3. Can design thinking be introduced into a team that has always worked in a purely execution-focused way? 

Yes, but it takes time and requires demonstrating value through small wins before asking for bigger process changes. Starting with a single project where the thinking phase is done well and the results are clearly better than the team's previous work is more effective than a top-down process change. The evidence of better outcomes is what earns the space for the shift to become permanent.

4. What is the relationship between design thinking and user research? 

User research is one of the primary inputs to design thinking but the two are not the same thing. Design thinking is the discipline of structuring the questions that research needs to answer and then synthesising what research reveals into design direction. Research without thinking produces organised data. Thinking without research produces well-structured assumptions. The combination of both, thinking that is grounded in genuine user understanding, is what produces design decisions that reliably serve users better than the alternatives.

5. How do you know if the design thinking in a team is genuinely happening or just being performed? 

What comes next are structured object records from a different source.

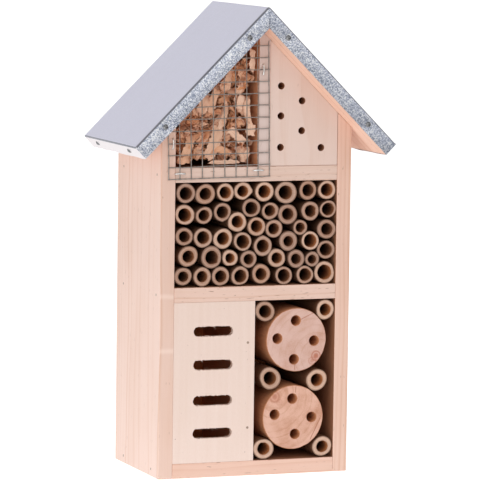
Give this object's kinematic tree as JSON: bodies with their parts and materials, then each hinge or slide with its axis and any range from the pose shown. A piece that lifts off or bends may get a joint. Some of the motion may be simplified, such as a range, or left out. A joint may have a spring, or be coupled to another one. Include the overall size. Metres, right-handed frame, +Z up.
{
  "type": "insect hotel",
  "caption": "Gabled wooden insect hotel with a folded metal roof, wire-fronted shavings attic, reed bay, drilled block and logs, and a slotted butterfly chamber.",
  "frame": {"origin": "middle of the footprint of the whole object, on the surface it stands on", "axes": "+Z up, -Y is the open front, +X is right seen from the front"},
  "size_m": [0.1832, 0.11, 0.3146],
  "materials": {
    "pine": "planed and sanded, unfinished",
    "roof_pine": "planed, unfinished",
    "block_pine": "planed and drilled, unfinished",
    "plywood": "sanded, with rough routed slot edges",
    "back_plywood": "sanded, unfinished",
    "cane": "sawn ends, smooth outside",
    "log": "debarked, sawn and drilled ends",
    "shavings": "loose curled shavings",
    "galvanised_sheet": "spangled zinc, semi-gloss",
    "galvanised_wire": "dull zinc",
    "staple_steel": "bright zinc",
    "nail_steel": "bright zinc",
    "brad_steel": "dull steel",
    "screw_steel": "zinc plated",
    "hanger_steel": "zinc plated"
  },
  "bodies": {
    "root": {"attic_divider": "pine", "back_panel": "back_plywood", "bay_reed_1": "cane", "bay_reed_2": "cane", "bay_reed_3": "cane", "bay_reed_4": "cane", "bay_reed_5": "cane", "bay_reed_6": "cane", "bottom_board": "pine", "brads": "brad_steel", "drilled_block": "block_pine", "hanger_plate": "hanger_steel", "hanger_screws": "screw_steel", "left_roof_board": "roof_pine", "left_side_panel": "pine", "lower_divider": "pine", "lower_log": "log", "lower_shelf": "pine", "mesh_staples": "staple_steel", "reed_fourth_1": "cane", "reed_fourth_2": "cane", "reed_fourth_3": "cane", "reed_fourth_4": "cane", "reed_fourth_5": "cane", "reed_fourth_6": "cane", "reed_fourth_7": "cane", "reed_fourth_8": "cane", "reed_second_1": "cane", "reed_second_2": "cane", "reed_second_3": "cane", "reed_second_4": "cane", "reed_second_5": "cane", "reed_second_6": "cane", "reed_second_7": "cane", "reed_second_8": "cane", "reed_third_1": "cane", "reed_third_2": "cane", "reed_third_3": "cane", "reed_third_4": "cane", "reed_third_5": "cane", "reed_top_1": "cane", "reed_top_2": "cane", "reed_top_3": "cane", "reed_top_4": "cane", "reed_top_5": "cane", "reed_top_6": "cane", "reed_top_7": "cane", "reed_top_8": "cane", "reeds_bottom_row": "cane", "reeds_fifth_row": "cane", "right_roof_board": "roof_pine", "right_side_panel": "pine", "roof_board_nails": "nail_steel", "roof_sheet": "galvanised_sheet", "roof_sheet_nails": "nail_steel", "slotted_panel": "plywood", "upper_log": "log", "upper_shelf": "pine", "wire_mesh": "galvanised_wire", "wood_shavings": "shavings"}
  },
  "joints": []
}
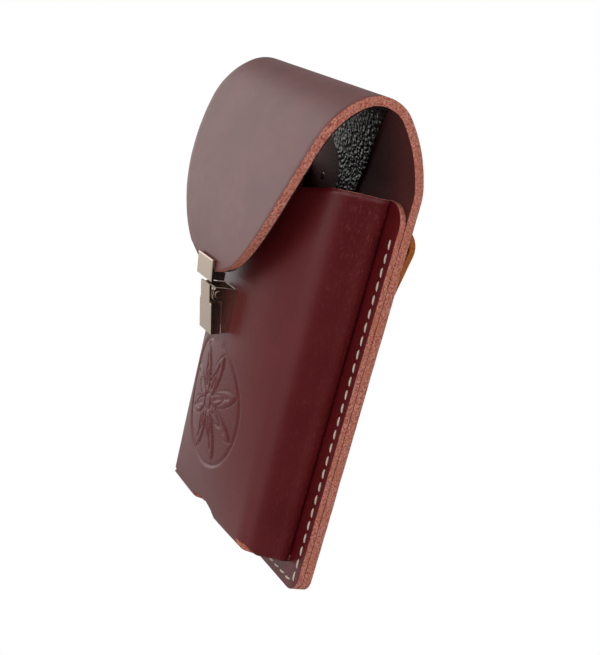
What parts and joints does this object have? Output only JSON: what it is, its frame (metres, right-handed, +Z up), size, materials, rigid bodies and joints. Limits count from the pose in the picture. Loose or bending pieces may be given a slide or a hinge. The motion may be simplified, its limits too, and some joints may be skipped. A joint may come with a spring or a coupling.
{
  "type": "belt-worn leather instrument case",
  "caption": "Tall moulded leather belt case with a thick over-the-top flap, a sewn flange, a rear belt loop and a nickel lever catch.",
  "frame": {"origin": "middle of the belt inside the belt loop, on the rear face of the back panel, on the case's middle line", "axes": "+X across the case to the right seen from the front, +Y out of the case's back, +Z up"},
  "size_m": [0.1064, 0.0746, 0.2006],
  "materials": {
    "bridle_leather": "burgundy brown bridle leather, waxed grain",
    "moulded_leather": "oxblood wet-moulded leather, satin",
    "black_lining": "black pebbled leather",
    "tan_strap": "natural tan strap leather",
    "nickel": "warm nickel plate, polished",
    "spring_steel": "plain steel",
    "thread": "waxed natural linen thread"
  },
  "bodies": {
    "case": {"back_panel": "bridle_leather", "pocket_front": "moulded_leather", "belt_loop": "tan_strap", "belt_loop_rivets": "nickel", "seam_thread_right": "thread", "seam_thread_left": "thread", "seam_thread_bottom": "thread", "catch_base": "nickel", "catch_backing_plate": "spring_steel", "catch_rivets": "nickel", "lever_spring": "spring_steel", "lever_pin": "nickel"},
    "flap": {"flap_leather": "bridle_leather", "flap_lining": "black_lining", "tongue_plate": "nickel", "tongue_backing_plate": "spring_steel", "tongue_rivets": "nickel"},
    "lever": {"catch_lever": "nickel"}
  },
  "joints": [
    {"name": "flap_bend", "type": "hinge", "parent": "case", "child": "flap", "pos_m": [0, 0, 0.044], "axis": [-1, 0, 0], "range_deg": [0, 120]},
    {"name": "lever_pivot", "type": "hinge", "parent": "case", "child": "lever", "pos_m": [0, -0.05081, -0.01387], "axis": [-1, 0, 0], "range_deg": [0, 80], "stiffness_Nm_per_rad": 0.01, "springref_deg": -17.19}
  ]
}
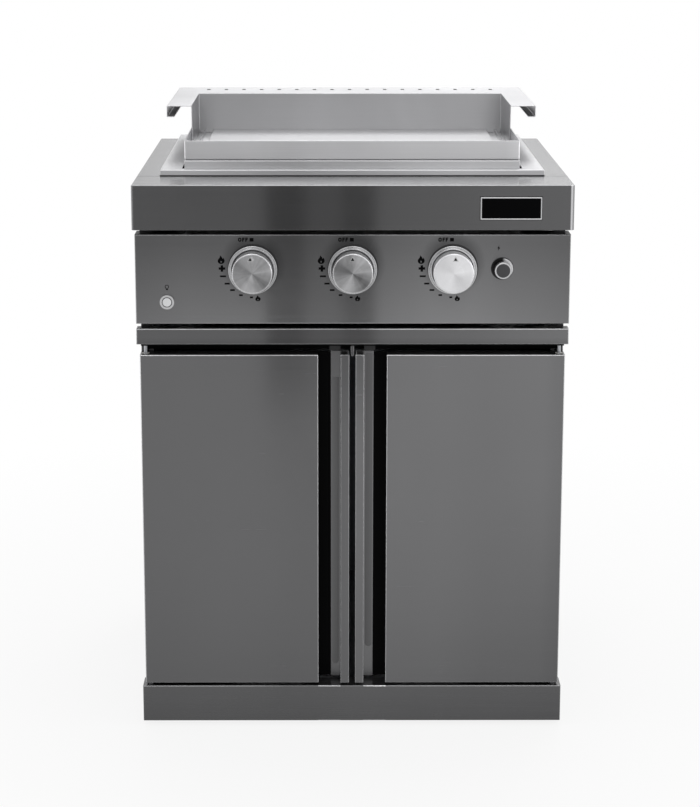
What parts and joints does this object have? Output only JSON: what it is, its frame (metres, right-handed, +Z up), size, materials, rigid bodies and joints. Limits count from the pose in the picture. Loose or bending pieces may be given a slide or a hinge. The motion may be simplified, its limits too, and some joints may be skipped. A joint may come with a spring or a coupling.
{
  "type": "outdoor gas griddle station",
  "caption": "Free-standing steel cabinet with a drop-in gas griddle, splash guard, control knobs, drip tray and hinged doors.",
  "frame": {"origin": "on the ground, under the middle of the whole object's box", "axes": "+Z up, -Y towards the user at the knobs, +X to the user's right"},
  "size_m": [0.7, 0.627, 1.0075],
  "materials": {
    "dark_steel": "dark brushed steel, fine horizontal grain",
    "dark_top": "dark brushed steel, fine grain along the counter",
    "black_steel": "matt black powder coat",
    "carcass_steel": "satin black powder coat",
    "stainless": "brushed stainless, fine grain",
    "plate_steel": "satin ground cooking surface",
    "knob_steel": "turned, ring-brushed face",
    "bezel_steel": "polished satin ring",
    "galvanised": "galvanised sheet",
    "brass": "cast brass, lightly tarnished",
    "zinc": "zinc plated",
    "black_plastic": "moulded, fine texture",
    "grey_plastic": "moulded, satin",
    "white_plastic": "moulded, satin",
    "nylon": "turned nylon",
    "ceramic": "glazed ceramic with a steel rod",
    "badge_black": "gloss black, blank"
  },
  "bodies": {
    "cabinet": {"countertop": "dark_top", "cabinet_side_left": "dark_steel", "cabinet_side_right": "dark_steel", "cabinet_floor": "galvanised", "cabinet_back": "galvanised", "back_panel_screws": "zinc", "plinth": "dark_steel", "levelling_feet": "black_plastic", "front_rail": "black_steel", "door_catches": "black_plastic", "door_stop": "dark_steel", "hinge_pins": "zinc", "tray_runner_left": "galvanised", "tray_runner_right": "galvanised", "control_panel": "dark_steel", "knob_bezels": "bezel_steel", "button_housings": "bezel_steel", "badge_rim": "bezel_steel", "badge_plate": "badge_black", "valve_bodies": "brass", "gas_manifold": "galvanised", "manifold_brackets": "galvanised", "gas_inlet_pipe": "galvanised", "griddle_frame": "stainless", "burner_box": "stainless", "burner_left": "stainless", "burner_middle": "stainless", "burner_right": "stainless", "igniter_electrodes": "ceramic", "ignition_module": "black_plastic"},
    "drip_tray": {"drip_tray_front": "dark_steel", "drip_tray_pan": "galvanised"},
    "griddle": {"griddle_pan": "stainless", "cooking_plate": "plate_steel"},
    "splash_guard": {"splash_guard": "stainless"},
    "ignitor_button": {"ignitor_button": "grey_plastic"},
    "light_switch_button": {"light_switch_button": "white_plastic"},
    "door_left": {"door_left_skin": "dark_steel", "door_left_liner": "black_steel", "door_left_grip": "dark_steel", "door_left_bushes": "nylon"},
    "door_right": {"door_right_skin": "dark_steel", "door_right_liner": "black_steel", "door_right_grip": "dark_steel", "door_right_bushes": "nylon"},
    "valve_plug_left": {"valve_plug_left": "brass"},
    "knob_left": {"knob_left": "knob_steel", "valve_stem_left": "brass"},
    "valve_plug_middle": {"valve_plug_middle": "brass"},
    "knob_middle": {"knob_middle": "knob_steel", "valve_stem_middle": "brass"},
    "valve_plug_right": {"valve_plug_right": "brass"},
    "knob_right": {"knob_right": "knob_steel", "valve_stem_right": "brass"}
  },
  "joints": [
    {"name": "door_left_hinge", "type": "hinge", "parent": "cabinet", "child": "door_left", "pos_m": [-0.333, -0.2625, 0.355], "axis": [0, 0, -1], "range_deg": [0, 105]},
    {"name": "door_right_hinge", "type": "hinge", "parent": "cabinet", "child": "door_right", "pos_m": [0.333, -0.2625, 0.355], "axis": [0, 0, 1], "range_deg": [0, 105]},
    {"name": "drip_tray_slide", "type": "slide", "parent": "cabinet", "child": "drip_tray", "axis": [0, -1, 0], "range_m": [0, 0.4]},
    {"name": "griddle_lift", "type": "slide", "parent": "cabinet", "child": "griddle", "axis": [0, 0, 1], "range_m": [0, 0.15]},
    {"name": "splash_guard_lift", "type": "slide", "parent": "griddle", "child": "splash_guard", "axis": [0, 0, 1], "range_m": [0, 0.12]},
    {"name": "ignitor_button_push", "type": "slide", "parent": "cabinet", "child": "ignitor_button", "axis": [0, 1, 0], "range_m": [0, 0.004], "stiffness_N_per_m": 1500, "springref_m": -0.001},
    {"name": "light_switch_push", "type": "slide", "parent": "cabinet", "child": "light_switch_button", "axis": [0, 1, 0], "range_m": [0, 0.0015], "stiffness_N_per_m": 1500, "springref_m": -0.001},
    {"name": "valve_left_turn", "type": "hinge", "parent": "cabinet", "child": "valve_plug_left", "pos_m": [-0.159, -0.2565, 0.773], "axis": [0, -1, 0], "range_deg": [0, 180]},
    {"name": "knob_left_push", "type": "slide", "parent": "valve_plug_left", "child": "knob_left", "axis": [0, 1, 0], "range_m": [0, 0.003], "stiffness_N_per_m": 1500, "springref_m": -0.002},
    {"name": "valve_middle_turn", "type": "hinge", "parent": "cabinet", "child": "valve_plug_middle", "pos_m": [0, -0.2565, 0.773], "axis": [0, -1, 0], "range_deg": [0, 180]},
    {"name": "knob_middle_push", "type": "slide", "parent": "valve_plug_middle", "child": "knob_middle", "axis": [0, 1, 0], "range_m": [0, 0.003], "stiffness_N_per_m": 1500, "springref_m": -0.002},
    {"name": "valve_right_turn", "type": "hinge", "parent": "cabinet", "child": "valve_plug_right", "pos_m": [0.159, -0.2565, 0.773], "axis": [0, -1, 0], "range_deg": [0, 180]},
    {"name": "knob_right_push", "type": "slide", "parent": "valve_plug_right", "child": "knob_right", "axis": [0, 1, 0], "range_m": [0, 0.003], "stiffness_N_per_m": 1500, "springref_m": -0.002}
  ]
}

Genuine design thinking produces decisions that can be specifically traced back to user insight and problem framing. It produces teams that can articulate clearly why they built what they built in terms of user need and business logic rather than just in terms of what was requested. It produces willingness to challenge a direction when new evidence suggests the direction is wrong. Performed design thinking produces workshops with sticky notes and journey maps that do not visibly influence any actual decision that follows them. The test is simple: can you point to specific decisions that were made differently because of the thinking? If yes, it is real. If not, it is performance.